[llvm-dev] Alias analysis results
Daniel Berlin via llvm-dev
llvm-dev at lists.llvm.org
Mon Jun 19 11:38:30 PDT 2017
On Thu, May 11, 2017 at 1:50 AM, Ivan A. Kosarev via llvm-dev <
llvm-dev at lists.llvm.org> wrote:
> Hello,
>
> I'm trying to get the whole picture of what we are doing in terms
> of alias analysis in LLVM. Being new to this I may be missing
> some well known things so my apologies if I seem to ask obvious
> things.
>
> There are lots of questions arise in my head as I read related
> bug reports, sources and documentation, of which looks to be the
> most simple is,
>
> Why the current TBAA implementation returns NoAlias for pairs of
> accesses for which it has no idea if they really alias?
>
TBAA is broken in various ways, but in general, it is because it knows they
can't legally do so.
>
> Let me elaborate on this. My understanding of what the TBAA
> implementation is supposed to respond is whether a given pair of
> accesses is allowed to alias by the rules of the input language.
>
No.
TBAA is a bad name for what LLVM is doing, because it's not really TBAA at
that point. I've objected to the name before as it confuses people.
It's really anti-alias sets/subsets structured as a tree. Loads/stores are
tagged with which set they belong to.
In C/C++, those sets are generated by TBAA rules. You could generate
them however you want.
(Which in turn leads me to another question, that is, whether
> we are really trying to perform C/C++ alias analysis in a
> [language-neutral] codegen pass, but let's postpone this for
> later.)
>
No, we are not trying to do so.
>
> This consideration assumes that what the TBAA implementation
> actually returns as a result is orthogonal to the
> Must/No/MayAlias set,
No, it is exactly a noalias set.
>
> The latter combination is what I would expect for illegal type
> puns, for whatever definition of "illegal". Note that for such
> cases we currently get MustAlias from BasicAA and NoAlias from
> TBAA.
This is, IMHO, very very broken and should be fixed in clang.

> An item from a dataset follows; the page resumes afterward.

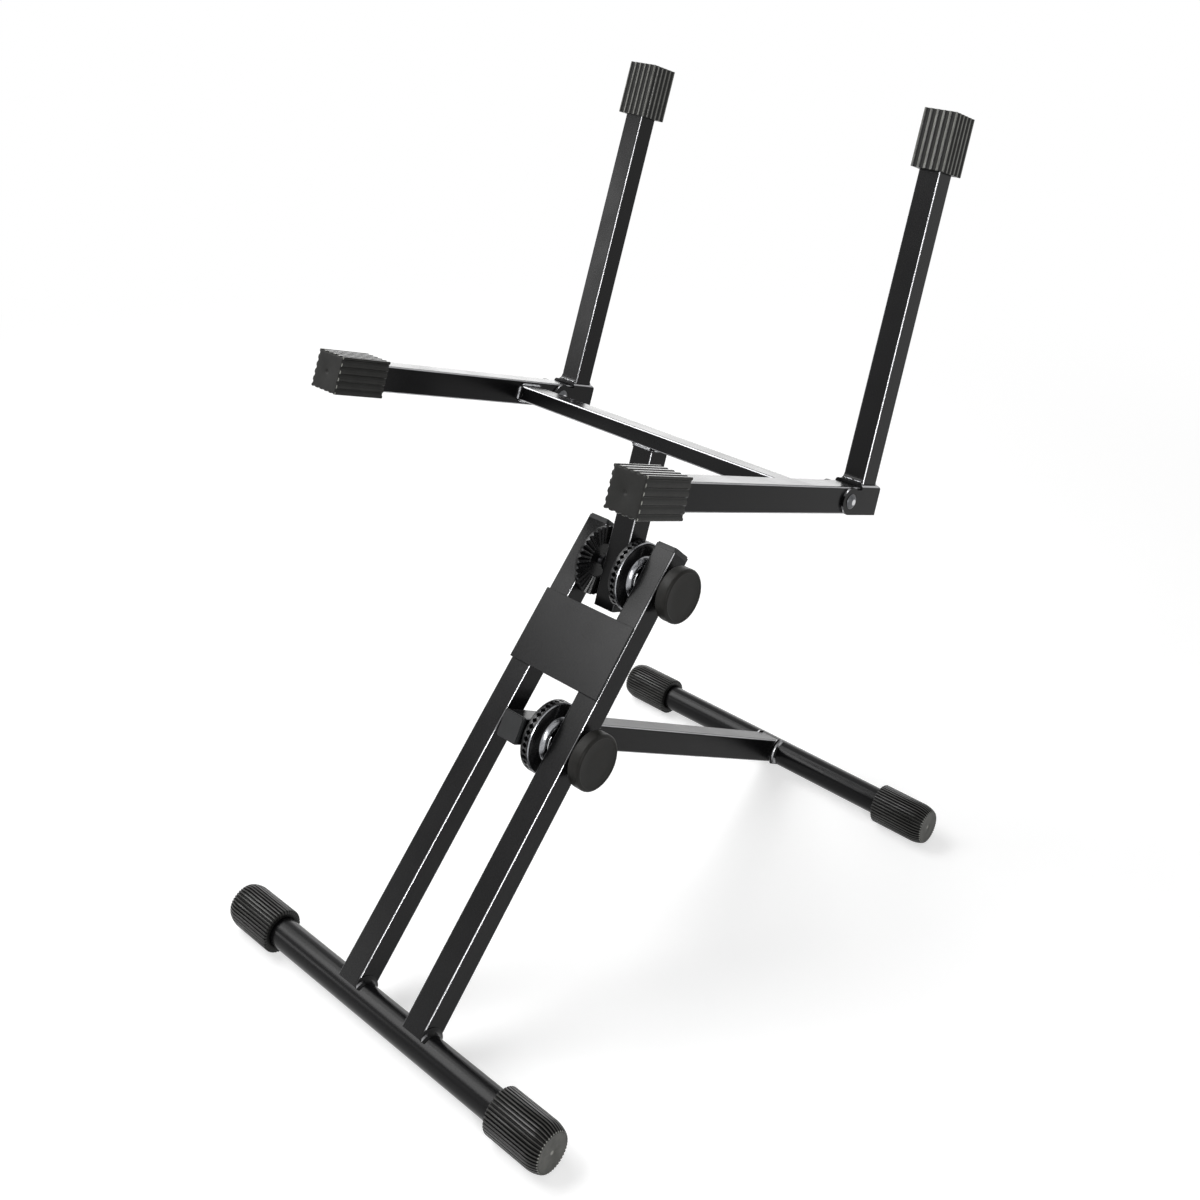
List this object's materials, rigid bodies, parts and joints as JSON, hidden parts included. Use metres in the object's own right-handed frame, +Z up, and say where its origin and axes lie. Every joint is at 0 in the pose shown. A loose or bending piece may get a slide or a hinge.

> In some comments this is considered okay whereas I have to
> admit that I don't understand how that may possibly be okay,
> meaning it's hard to imagine how a pair of accesses can be
> aliasing and non-aliasing at the same time.
Note that it will always be the case
It is entirely possible for one alias analysis to say must alias, and
another to say no-alias, depending on the source of the info.
> To me it appears
> like that the root cause if this inconsistency is not that any of
> these analyses is not correct, but that we are trying to
> represent their responses in an inadequate form and we are trying
> to use BasicAA as a faster replacement for TBAA in simple cases.
>
I don't really see this at all.
THe use of BasicAA to go with TBAA is, IMHO, just broken.
it's not trying to be faster, it's doing it for correctness.